Course pages lacked sufficient detail when it came to displaying rating and review information.

Why It Matters

A well-designed review section contributes to an organization/product's overall reputation, and increases consumer trust in the quality of their purchase. Visibility into the full array of reviews (not just the most positive ones) also improves the credibility of reviews.

The Goals

To address this challenge, I needed to:

  1. Provide a fuller picture of the range of ratings

  2. Make reviews more browsable

How I Made It Happen

Competitive Analysis

I first examined how three other online learning sites present ratings and reviews for their content:

Prototyping

I then explored two approaches: one that kept all rating and review information on the main course page, and one that separated the exploration experience into two pages (offering surface-level information on the main page and a list of full reviews on a different page).

The first design minimized clicks but increased scrolling on the page as a whole. The second design provided a more progressive exploration of the reviews, but obscured the full set of reviews behind an additional click that some users might miss.

Usability Testing

After that, I conducted 5 usability tests with undergraduate students who were experienced with online learning. Findings included:

  • Participants were okay with going to a second page to see all reviews, as it made the main course page less overwhelming.

  • Participants were sometimes unaware that the histogram and star ratings were interactive. One person also suggested displaying the percentage of total ratings each level represented.
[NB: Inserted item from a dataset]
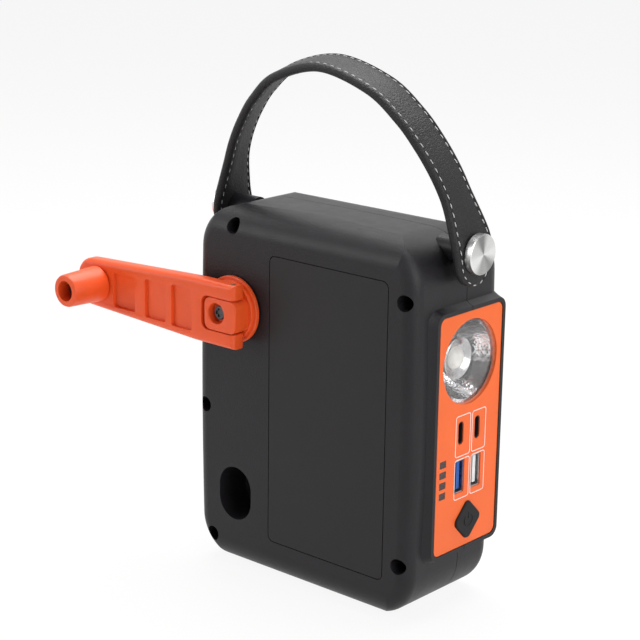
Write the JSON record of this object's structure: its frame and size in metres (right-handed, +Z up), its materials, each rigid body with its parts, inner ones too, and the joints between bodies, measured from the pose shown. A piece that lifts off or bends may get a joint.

  • Some participants expressed interest in knowing more about the people who wrote reviews, in order to determine if the feedback was coming from a person similar to them.

Final Iteration

In the last iteration of the project, I incorporated user feedback to better communicate each rating's interactivity and proportion.

Unexpected Constraint

I experimented with adding more biographical information about each reviewer, but due to data limitaitons I was unable to provide these details. We source our reviews from 3rd party platforms who don't pass that info to us (e.g., Coursera).

The Result

The outcome of this effort was a more interactive, transparent course rating section that allowed prospective learners to explore the full set of reviews for a given learning experience.

Now that the design is implemented, I'd like to collect quantitative measurements of user satisfaction, and monitor click-through rates between the course and review pages to guage usage.